[depois do fim, 2]

Estive no campo de batalha de Culloden em 1999, a meio de Abril, um dia após as comemorações, quando ainda os ramos de narcisos, flores da morte, levemente crestados pela brisa, tremiam junto às pedras lapidares. Velhos americanos percorriam toda a extensão assinalada, procurando marcas do clã de onde pensavam descender. Estavam dispostos a fantasiar, a pagar qualquer preço por um pouco de História, que é aquilo que lhes falta.
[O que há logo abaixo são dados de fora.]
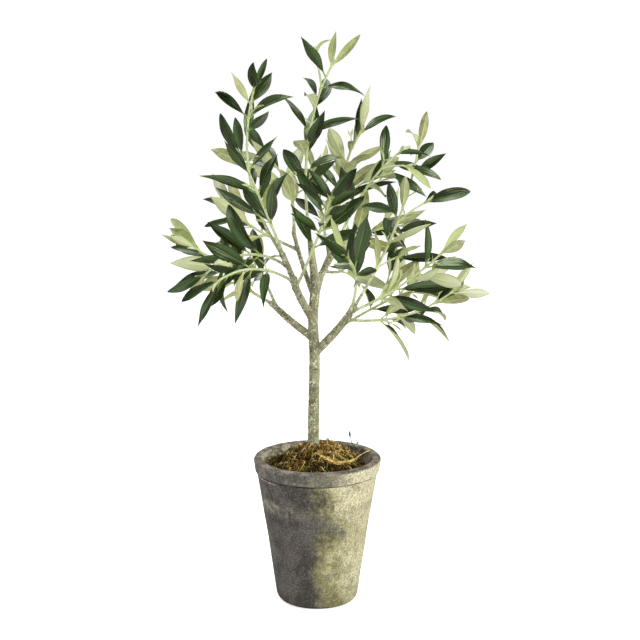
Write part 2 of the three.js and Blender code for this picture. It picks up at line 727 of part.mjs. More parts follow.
// A leaf's solid: a flat blade over a keel, its root sunk to the middle of the stem.
function leafBody(leaf) {
  const points = [];
  const triangles = [];
  for (const u of [0, ...LEAF_SECTIONS]) {
    const { middle, face, side } = leafMiddle(leaf, u);
    const half = u === 0 ? STALK_HALF_WIDTH : leafHalfWidth(leaf, u);
    points.push(
      middle.clone().addScaledVector(side, -half),
      middle.clone().addScaledVector(side, half),
      middle.clone().addScaledVector(face, -LEAF_THICKNESS),
    );
  }
  const tip = points.push(leafMiddle(leaf, 1).middle) - 1;
  const last = LEAF_SECTIONS.length * 3;
  triangles.push([0, 1, 2]);
  for (let section = 0; section < LEAF_SECTIONS.length; section += 1) {
    for (let k = 0; k < 3; k += 1) {
      const a = section * 3 + k;
      const b = section * 3 + ((k + 1) % 3);
      triangles.push([a, b + 3, b], [a, a + 3, b + 3]);
    }
  }
  for (let k = 0; k < 3; k += 1) triangles.push([last + k, tip, last + ((k + 1) % 3)]);
  return bodyFrom(points, triangles);
}

// A stem or twig's solid, with a short bud past its last pair of leaves.
function stemBody(line, radii, steps) {
  const stations = [];
  for (let k = 0; k <= steps; k += 1) {
    const t = k / steps;
    stations.push({ middle: line.point(t), direction: line.direction(t), radius: blend(...radii, t) });
  }
  const tip = stations[steps];
  stations.push({
    middle: tip.middle.clone().addScaledVector(tip.direction, BUD_LENGTH),
    direction: tip.direction,
    radius: tip.radius * BUD_TAPER,
  });
  return tube(stations, STEM_SIDES);
}

function sprayGeometry(name) {
  const { stem, twigs, leaves } = grown[name];
  let whole = toSolid(stemBody(stem, STEM_RADII, STEM_STEPS));
  for (const twig of twigs) whole = whole.add(toSolid(stemBody(twig, TWIG_RADII, TWIG_STEPS)));
  for (const leaf of leaves) whole = whole.add(toSolid(leafBody(leaf)));
  return toGeometry(whole.subtract(swollen(SPRAYS[name].from)));
}

const MATERIALS = {
  clay: new THREE.MeshStandardMaterial({ color: 0x7c7765, roughness: 0.95, metalness: 0 }),
  fill: new THREE.MeshStandardMaterial({ color: 0x4a3d2c, roughness: 1, metalness: 0 }),
  moss: new THREE.MeshStandardMaterial({ color: 0x5f5524, roughness: 1, metalness: 0 }),
  bark: new THREE.MeshStandardMaterial({ color: 0x8f8b73, roughness: 0.9, metalness: 0 }),
  leaf: new THREE.MeshStandardMaterial({ color: 0x35502f, roughness: 0.5, metalness: 0 }),
};

const tree = new THREE.Group();

function addPiece(name, geometry, material) {
  const mesh = new THREE.Mesh(geometry, material);
  mesh.name = name;
  tree.add(mesh);
}

addPiece('pot', potGeometry(), MATERIALS.clay);
addPiece('planting_fill', fillGeometry(), MATERIALS.fill);
addPiece('moss', toGeometry(toSolid(mossGeometry()).subtract(swollen('trunk'))), MATERIALS.moss);
addPiece('trunk', trunkTube(0), MATERIALS.bark);
for (const [name, bough] of Object.entries(BOUGHS)) {
  const cut = toSolid(boughTube(name, 0)).subtract(swollen(bough.from));
  addPiece(`bough_${name}`, toGeometry(cut), MATERIALS.bark);
}
for (const name of Object.keys(SPRAYS)) {
  addPiece(`spray_${name}`, sprayGeometry(name), MATERIALS.leaf);
}

export default tree;
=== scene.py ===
# %% [markdown]
# # An artificial olive tree in a clay pot
# The real object stands about 61 cm tall: a wire tree in a moulded bark covering, pale plastic stems with
# stamped leaves, a bed of dried moss, and a weathered clay pot. The CAD frame already holds every piece in
# its place. This file opens that frame and dresses it: each plain solid is either given a finish or replaced
# by a finer mesh of the same size. Everything stays in the frame's own space, so nothing is fitted later.

import math

import bpy
import numpy as np
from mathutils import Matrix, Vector, noise


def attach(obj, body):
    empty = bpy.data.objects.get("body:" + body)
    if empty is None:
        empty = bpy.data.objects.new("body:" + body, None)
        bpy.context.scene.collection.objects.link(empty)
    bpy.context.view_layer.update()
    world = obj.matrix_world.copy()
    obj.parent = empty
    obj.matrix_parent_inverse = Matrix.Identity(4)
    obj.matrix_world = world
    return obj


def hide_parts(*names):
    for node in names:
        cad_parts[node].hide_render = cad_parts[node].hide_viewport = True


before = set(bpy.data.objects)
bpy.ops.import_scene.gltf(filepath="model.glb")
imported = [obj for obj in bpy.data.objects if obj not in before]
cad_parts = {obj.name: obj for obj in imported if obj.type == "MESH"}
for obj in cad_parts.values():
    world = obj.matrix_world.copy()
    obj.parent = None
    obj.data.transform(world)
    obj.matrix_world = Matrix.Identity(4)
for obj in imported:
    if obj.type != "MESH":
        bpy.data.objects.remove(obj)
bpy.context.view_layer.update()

# %% [markdown]
# ## Camera, floor and light
# A product photograph of a small tree is taken from a little over a metre and a half away, with a long lens
# that keeps the pot's sides from leaning. The camera looks down about eleven degrees, which shows the moss
# inside the rim. The light is soft and comes from large panels in a dim room, so that the leaves have broad
# highlights and deep greens. A light table does the rest: the floor and the backdrop glow for the camera
# alone, so the ground stays pale to the horizon without throwing its light up into the tree.

# %% Camera at the photograph's angle
MM = 0.001
CAMERA_PLACE = (0.003, -1.635, 0.6315)
LOOK_DOWN = 11.2
SENSOR_WIDTH = 36.0
LENS = 88.93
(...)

(...) Eu bem os vi, no dia em que lá fui. Senti-me exausta por andar de pedra em pedra sem partilhar a alegria americana. Acho que o alarme que corria o campo era audível a gente como eu, puros visitantes que não iam à espera de o ouvir. Por muito fundas que tivessem as raízes, na formação das ervas não havia um átomo do sangue derramado. Passara muito tempo. E no entanto alguma coisa que rangia, um desespero, cortava o ar e cintilava à luz de Abril.
Hélia Correia, Lillias Fraser, Relógio D’Água, 2001, p. 14-17

Percebo. O tempo passou, e contudo alguma coisa persiste. Alguma coisa que não vem desse tempo que passou, mas do depois. Não é uma memória, mas o rumor contínuo do seu desaparecimento, já totalmente consumado mas ainda encarniçando-se em desaparecer de forma mais perfeita. Um puro visitante ouve isto, este rumor? Sim, provavelmente. Mas como pode esta narradora ser um puro visitante? A não ser que o puro visitante seja aquele que está avisado para as ilusões da reconstrução ficcional. E isso seja a possibilidade de ver no agora a simultaneidade do antes. Não a reconstrução, mas a repetição segundo a diferença do presente.